For those outside the Maritime provinces, New Brunswick might conjure images of small towns and the immense tides of the Bay of Fundy, along with a vague sense of an economy dominated by the Irving family.

Now, it is increasingly being seen as a land of opportunity by corporations from south of the border.

American mining and military interests, backed by funding from the U.S. Department of War and welcomed by a federal government under Prime Minister Mark Carney, are zeroing in on the province as a strategic frontier for extractive “nation-building.”

These forces claim that a trio of projects—a tungsten mine, a gas-fired power plant, and a sprawling data centre—promises revival. 

But local organizations say they are designed instead to serve American supply chains, weapons production, and corporate balance sheets, while asking New Brunswickers and Indigenous nations to absorb the environmental and social costs.

Locals are now mobilizing, in the wake of months of patriotic rhetoric from Ottawa in the face of U.S. pressure that seems to have amounted to little.

“The fact that these projects are all associated with American investment or ownership is a pretty damning conclusion,” said Jim Emberger, a spokesperson for the New Brunswick Anti-Shale Gas Alliance that has been helping mount a resistance to the projects. “They’re not interested in finding new markets.”

And in the case of the gas plants, Emberger points out they will tie the region to the United States not merely for a short while, but for 30 to 35 years.

“What happened to ‘elbows up’?”

Mining for war

Northwest of Fredericton, the U.S. Department of War is eyeing one of the world’s largest deposits of tungsten and molybdenum.
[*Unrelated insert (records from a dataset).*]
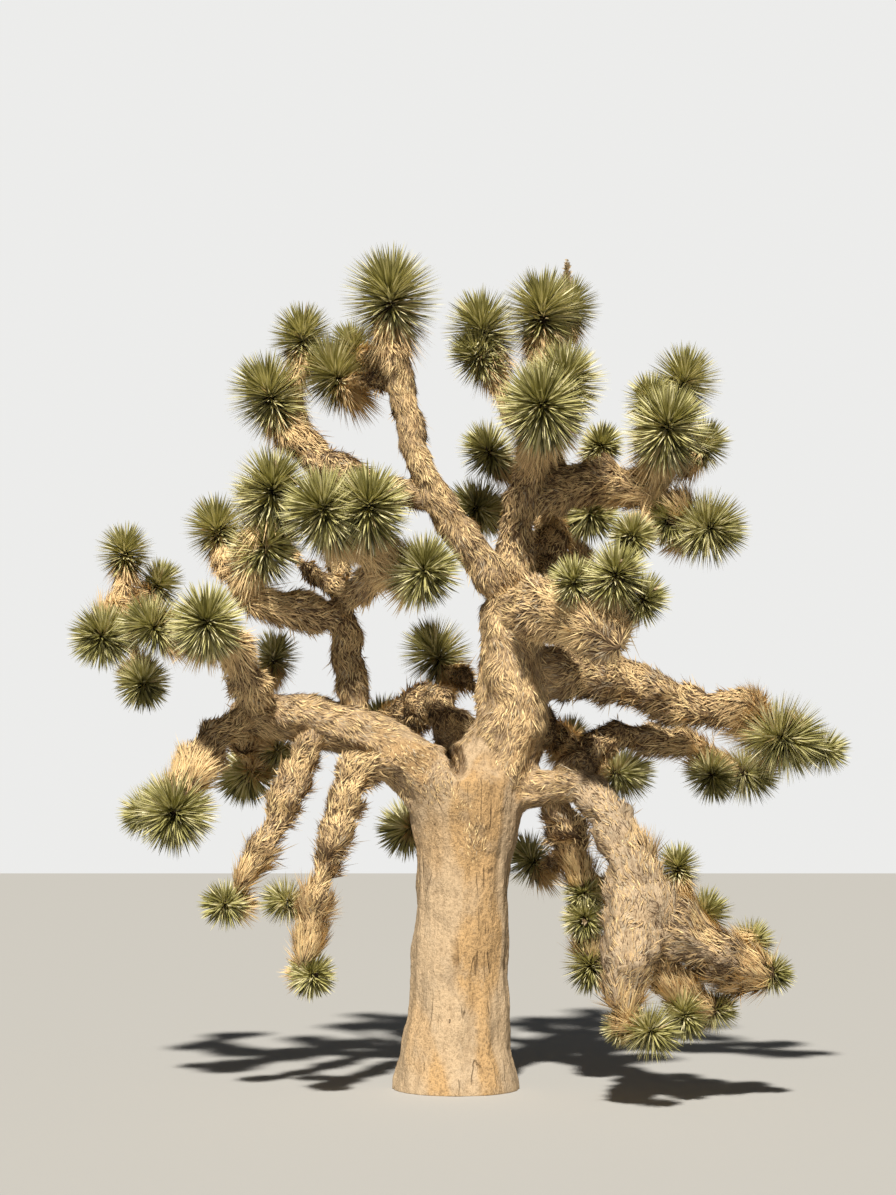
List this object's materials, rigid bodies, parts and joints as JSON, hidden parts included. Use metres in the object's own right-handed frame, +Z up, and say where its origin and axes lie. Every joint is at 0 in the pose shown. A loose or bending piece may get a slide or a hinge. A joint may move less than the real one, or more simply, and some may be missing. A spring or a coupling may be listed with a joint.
{
  "type": "joshua tree",
  "caption": "Joshua tree: a stout flared trunk that forks low into spreading boughs with shaggy crooked arms, some of them hanging, and round heads of dagger leaves at the tips",
  "frame": {"origin": "Middle of the flat cut under the trunk, at ground level", "axes": "+X to the right and -Y towards the front, with the fork seen open; +Z up"},
  "size_m": [4.6499, 2.7492, 5.0189],
  "materials": {
    "trunk_bark": "rough corky bark, pale tan with ochre patches and fine upright cracks",
    "bough_bark": "rough flaking bark under matted dead leaves, ochre to straw",
    "leaf_heads": "stiff waxy dagger leaves, olive to yellow green, straw coloured below"
  },
  "bodies": {
    "root": {"trunk": "trunk_bark", "left_bough": "bough_bark", "right_bough": "bough_bark", "left_riser": "bough_bark", "left_cross_arm": "bough_bark", "left_inner_arm": "bough_bark", "left_outer_arm": "bough_bark", "far_left_arm": "bough_bark", "left_low_arm": "bough_bark", "left_hanging_arm": "bough_bark", "inner_hanging_arm": "bough_bark", "upper_left_bough": "bough_bark", "upper_left_arm": "bough_bark", "upper_right_bough": "bough_bark", "upper_right_arm": "bough_bark", "front_arm": "bough_bark", "right_arm": "bough_bark", "low_right_bough": "bough_bark", "right_low_riser": "bough_bark", "right_hanging_arm": "bough_bark", "right_hanging_fork": "bough_bark", "right_hanging_tip": "bough_bark", "right_inner_arm": "bough_bark", "rear_low_bough": "bough_bark", "rear_right_bough": "bough_bark", "rear_upper_bough": "bough_bark", "crown_left_head": "leaf_heads", "upper_left_heads": "leaf_heads", "upper_left_side_heads": "leaf_heads", "left_upper_heads": "leaf_heads", "left_front_heads": "leaf_heads", "left_back_heads": "leaf_heads", "left_inner_head": "leaf_heads", "left_outer_heads": "leaf_heads", "left_side_head": "leaf_heads", "far_left_heads": "leaf_heads", "left_low_heads": "leaf_heads", "left_stub_heads": "leaf_heads", "left_hanging_head": "leaf_heads", "inner_hanging_side_head": "leaf_heads", "inner_hanging_head": "leaf_heads", "rear_left_head": "leaf_heads", "rear_low_tip_head": "leaf_heads", "rear_low_heads": "leaf_heads", "crown_right_heads": "leaf_heads", "crown_front_heads": "leaf_heads", "crown_right_back_heads": "leaf_heads", "rear_upper_left_heads": "leaf_heads", "rear_upper_right_heads": "leaf_heads", "right_top_heads": "leaf_heads", "right_end_heads": "leaf_heads", "front_heads": "leaf_heads", "right_arm_heads": "leaf_heads", "right_low_heads": "leaf_heads", "rear_right_heads": "leaf_heads", "right_inner_head": "leaf_heads", "right_inner_tip_heads": "leaf_heads", "right_hanging_side_heads": "leaf_heads", "right_hanging_tip_heads": "leaf_heads", "right_hanging_under_heads": "leaf_heads"}
  },
  "joints": []
}
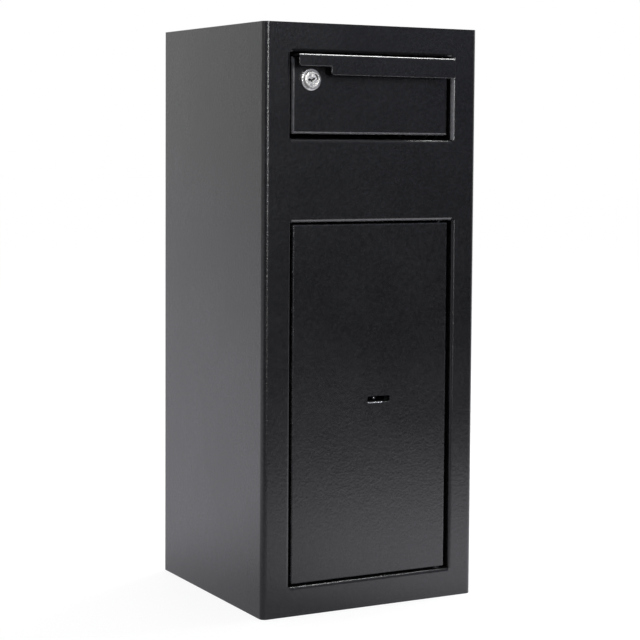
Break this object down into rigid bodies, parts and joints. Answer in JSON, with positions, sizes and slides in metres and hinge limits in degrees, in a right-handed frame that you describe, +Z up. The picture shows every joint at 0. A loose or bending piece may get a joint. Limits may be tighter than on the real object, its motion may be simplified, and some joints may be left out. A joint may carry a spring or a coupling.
{
  "type": "drop safe with deposit drawer",
  "caption": "Slim upright drop safe: a pull-out deposit drawer with a trap flap above a hinged steel door with a double-bit key lock and sliding bolts.",
  "frame": {"origin": "centre of the case's underside, so that the safe stands on the plane z = 0", "axes": "+X to the right seen from the front, +Y from the front into the safe, +Z up; the door and the drawer face -Y"},
  "size_m": [0.248, 0.261, 0.6],
  "materials": {
    "powder": "satin black powder coat with a fine orange-peel texture",
    "zinc": "bright zinc plate",
    "chrome": "polished chrome",
    "steel": "turned plain steel",
    "brass": "satin brass",
    "rubber": "matt black rubber",
    "nylon": "natural nylon"
  },
  "bodies": {
    "case": {"case_shell": "powder", "top_panel": "powder", "bottom_panel": "powder", "back_panel": "powder", "floor_plug_1": "rubber", "floor_plug_2": "rubber", "back_plug_1": "rubber", "back_plug_2": "rubber", "floor_mat": "rubber", "hinge_bush_upper": "steel", "hinge_bush_lower": "steel", "hinge_washer": "brass", "fishing_baffle": "zinc", "guide_plate_left": "zinc", "guide_plate_right": "zinc", "outer_rail_left": "zinc", "outer_rail_right": "zinc"},
    "drawer": {"drawer_front": "powder", "pull_lip": "powder", "drawer_tray": "zinc", "drawer_inner_front": "zinc", "inner_rail_left": "zinc", "inner_rail_right": "zinc", "flap_hinge_rod": "steel", "cam_lock_barrel": "chrome", "cam_lock_nut": "zinc"},
    "flap": {"trap_flap": "zinc", "flap_guide_rod": "steel", "flap_roller_left": "nylon", "flap_roller_right": "nylon"},
    "cam": {"cam_lock_plug": "chrome", "cam_lock_cam": "zinc", "cam_lock_screw": "zinc"},
    "cage_left": {"ball_cage_left": "steel"},
    "cage_right": {"ball_cage_right": "steel"},
    "door": {"door_plate": "powder", "door_casing": "powder", "lock_cover": "powder", "cover_screw_1": "zinc", "cover_screw_2": "zinc", "cover_screw_3": "zinc", "cover_screw_4": "zinc", "hinge_block_upper": "powder", "hinge_block_lower": "powder", "hinge_pin_upper": "steel", "hinge_pin_lower": "steel", "lock_case": "zinc", "key_guide": "zinc", "key_pin": "steel", "lock_screw_1": "steel", "lock_screw_2": "steel", "lock_screw_3": "steel", "lock_screw_4": "steel", "bar_stud_lower": "steel", "bar_stud_upper": "steel"},
    "bolts": {"bolt_bar": "zinc", "bolt_lower": "steel", "bolt_upper": "steel", "lock_bolt": "steel"}
  },
  "joints": [
    {"name": "drawer_slide", "type": "slide", "parent": "case", "child": "drawer", "axis": [0, -1, 0], "range_m": [0, 0.105]},
    {"name": "flap_hinge", "type": "hinge", "parent": "drawer", "child": "flap", "pos_m": [0, -0.083, 0.497], "axis": [1, 0, 0], "range_deg": [0, 32]},
    {"name": "cam_turn", "type": "hinge", "parent": "drawer", "child": "cam", "pos_m": [-0.07025, -0.11, 0.54375], "axis": [0, -1, 0], "range_deg": [0, 90]},
    {"name": "cage_left_slide", "type": "slide", "parent": "case", "child": "cage_left", "axis": [0, -1, 0], "range_m": [0, 0.0525]},
    {"name": "cage_right_slide", "type": "slide", "parent": "case", "child": "cage_right", "axis": [0, -1, 0], "range_m": [0, 0.0525]},
    {"name": "door_hinge", "type": "hinge", "parent": "case", "child": "door", "pos_m": [0.084, -0.1155, 0.2], "axis": [0, 0, 1], "range_deg": [0, 110]},
    {"name": "bolt_slide", "type": "slide", "parent": "door", "child": "bolts", "axis": [-1, 0, 0], "range_m": [0, 0.013]}
  ],
  "couplings": [
    {"joint": "flap_hinge", "follows": "drawer_slide", "rad_per_m": 5.3191},
    {"joint": "cage_left_slide", "follows": "drawer_slide", "ratio": 0.5},
    {"joint": "cage_right_slide", "follows": "drawer_slide", "ratio": 0.5}
  ]
}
But accessing the metals requires building a new open-pit mine.

Tungsten is a “critical” resource used in defence and aerospace, including munitions, which explains the military interest. In November, Carney chose the Sisson Mine as one of his major nation-building projects, putting it in the running to get fast-tracked past certain laws. 

Investors have been trying to launch the mine since 2007. “Because it’s an existing project, it looks like the federal government is doing something, and it catches this new wave of enthusiasm for rare metals,” said Emberger.
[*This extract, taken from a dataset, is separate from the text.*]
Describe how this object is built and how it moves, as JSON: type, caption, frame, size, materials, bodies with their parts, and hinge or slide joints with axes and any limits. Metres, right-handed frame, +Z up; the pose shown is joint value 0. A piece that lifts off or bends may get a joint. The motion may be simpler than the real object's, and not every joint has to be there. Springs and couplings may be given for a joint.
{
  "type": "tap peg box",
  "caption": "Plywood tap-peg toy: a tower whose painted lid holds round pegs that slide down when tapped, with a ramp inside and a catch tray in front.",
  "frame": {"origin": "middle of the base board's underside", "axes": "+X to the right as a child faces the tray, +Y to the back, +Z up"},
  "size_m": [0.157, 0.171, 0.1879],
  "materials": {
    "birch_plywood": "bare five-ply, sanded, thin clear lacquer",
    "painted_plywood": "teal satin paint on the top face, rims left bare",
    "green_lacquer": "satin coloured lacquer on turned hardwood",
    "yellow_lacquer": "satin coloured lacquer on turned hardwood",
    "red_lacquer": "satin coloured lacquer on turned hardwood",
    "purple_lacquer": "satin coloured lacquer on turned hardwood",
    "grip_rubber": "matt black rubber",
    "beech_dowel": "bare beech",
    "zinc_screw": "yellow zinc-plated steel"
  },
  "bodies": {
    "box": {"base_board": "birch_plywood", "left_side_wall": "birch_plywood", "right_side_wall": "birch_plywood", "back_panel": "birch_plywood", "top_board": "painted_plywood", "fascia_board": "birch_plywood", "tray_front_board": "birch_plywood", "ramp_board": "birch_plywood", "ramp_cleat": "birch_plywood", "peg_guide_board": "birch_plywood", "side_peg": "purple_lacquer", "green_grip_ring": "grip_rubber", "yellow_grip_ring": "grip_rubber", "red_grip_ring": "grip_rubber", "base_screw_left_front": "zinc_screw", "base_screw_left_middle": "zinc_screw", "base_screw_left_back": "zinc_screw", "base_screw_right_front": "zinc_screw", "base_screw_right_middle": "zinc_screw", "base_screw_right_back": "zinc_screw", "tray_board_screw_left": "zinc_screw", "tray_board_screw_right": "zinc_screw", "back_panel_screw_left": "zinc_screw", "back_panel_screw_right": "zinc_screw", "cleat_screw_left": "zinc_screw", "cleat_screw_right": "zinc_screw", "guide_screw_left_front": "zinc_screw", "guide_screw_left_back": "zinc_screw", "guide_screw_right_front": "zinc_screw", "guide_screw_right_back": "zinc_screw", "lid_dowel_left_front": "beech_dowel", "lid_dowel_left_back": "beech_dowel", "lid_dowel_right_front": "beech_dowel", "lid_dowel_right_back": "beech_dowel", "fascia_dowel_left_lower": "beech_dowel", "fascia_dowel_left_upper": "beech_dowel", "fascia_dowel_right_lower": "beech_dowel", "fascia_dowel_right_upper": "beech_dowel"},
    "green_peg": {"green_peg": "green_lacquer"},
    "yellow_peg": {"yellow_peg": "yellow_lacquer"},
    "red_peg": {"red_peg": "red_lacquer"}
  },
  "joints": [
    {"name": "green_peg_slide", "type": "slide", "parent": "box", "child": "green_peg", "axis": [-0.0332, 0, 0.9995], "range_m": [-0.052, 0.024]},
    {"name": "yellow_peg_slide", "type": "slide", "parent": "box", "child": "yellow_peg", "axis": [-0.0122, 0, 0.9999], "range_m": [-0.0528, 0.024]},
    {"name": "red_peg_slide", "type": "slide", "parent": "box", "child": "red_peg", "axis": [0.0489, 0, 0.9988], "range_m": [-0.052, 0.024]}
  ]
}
The mine would be developed by Vancouver-based Northcliff Resources, with minority ownership by New Zealand’s Todd Minerals Ltd. Though it received environmental approvals in 2015 and 2017, it never moved into construction. Now, new funding has reignited interest. The U.S. Department of War invested roughly US$21 million, and Natural Resources Canada committed C$8.2 million to support feasibility and engineering work.

Emberger noted the mine will bring limited economic benefits and create huge environmental problems. It will create just 500 jobs during construction and 300 during operation. China is the world’s largest producer of tungsten, and has the ability to tank global prices if it decides there are too many competitors—meaning the mine could suddenly turn into a money sink.

Jim Emberger is a spokesperson for the New Brunswick Anti-Shale Gas Alliance. Credit: Deborah Carr/NB Media Co-op

Because the site contains low-grade tungsten ore, mining it would create mountains of waste to be stored in enormous tailings ponds at the mouth of the Nashwaak River, which is crucial to Indigenous peoples, particularly the Wolastoqiyik (Maliseet), as part of their traditional territory.

During the mine approval process, Northcliff was required to present an assessment of what would happen if the tailings pond failed, and how the company would respond. This assessment has never been made available to the public.

American corporations move in

Advocates are also sounding the alarm on two other projects: a gas- and diesel-fired power plant near Sackville, and a massive data centre proposed outside Saint John.

Both projects would involve significant U.S. ownership and control—and both are being fast-tracked with the backing of provincial and federal authorities.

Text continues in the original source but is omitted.